Needless to say, all of this is moot if Andy is actually holding the cards.

Nov. 13, 2014 01:25:07 PM

Clynn Wilkinson
Judge (Uncertified)

USA - Northwest

Dig through Time... Stop - SILVER

Eli, I like it.

Nov. 13, 2014 01:43:25 PM

Jacob Milicic
Judge (Level 3 (Judge Academy)), Scorekeeper, Tournament Organizer

USA - North

Dig through Time... Stop - SILVER

Originally posted by Niels Viaene:

Nathan untaps all his lands, draws, looks at Andy's hand and calls a judge because his opponent clearly has too many cards in hand.

Bolded for emphasis, as I think this makes it clear that the 6 remaining cards are not on the table. If this were improperly resolving Dig Through Time, those cards should be on top of the library as Dig Through Time instructs you to view the top 7, not draw them. Only two should ever enter the hand. As the first indication that Nathan has that anything went wrong is that more cards are in Andy's hand than should be there at present, Andy's infraction is Game Play Error - Drawing Extra Cards. The penalty is a Game Loss.
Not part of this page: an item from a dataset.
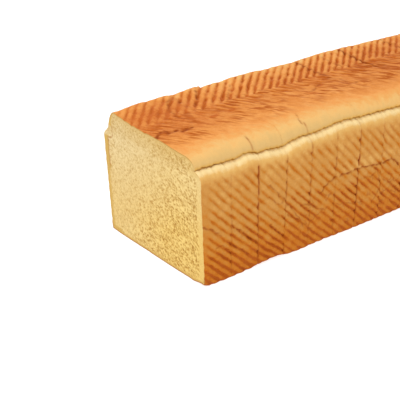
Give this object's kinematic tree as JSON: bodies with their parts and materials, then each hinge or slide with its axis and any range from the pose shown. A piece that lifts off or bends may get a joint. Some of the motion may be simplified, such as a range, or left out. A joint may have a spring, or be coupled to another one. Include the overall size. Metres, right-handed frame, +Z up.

Correct resolution of Dig Through Time is looking at the top 7, keeping 2, and putting 5 on the bottom in any order in that sequence. Playing the land to OoOS one of the kept cards is fine, but at best we have 6 cards drawn into an empty hand where 5 should not have been. An argument could be made for downgrading the penalty to a Warning given that all cards were drawn into an empty hand, in which case we apply the fix in the IPG for Drawing Extra Cards with a downgrade being

IPG 2.3
If the identity of the card was known to all players before being placed into the hand, or was placed into an empty hand, and the card can be returned to the correct zone with minimal disruption, do so and downgrade the penalty to a Warning.

So downgrade to a Warning and instruct Andy to put five of the cards in his hand on the bottom of his library in any order (“returning” to the correct zone with minimal disruption).

We also have a Game Play Error - Failure to Maintain Game State and a Warning for Nathan, since this Game Play Error was not caught immediately.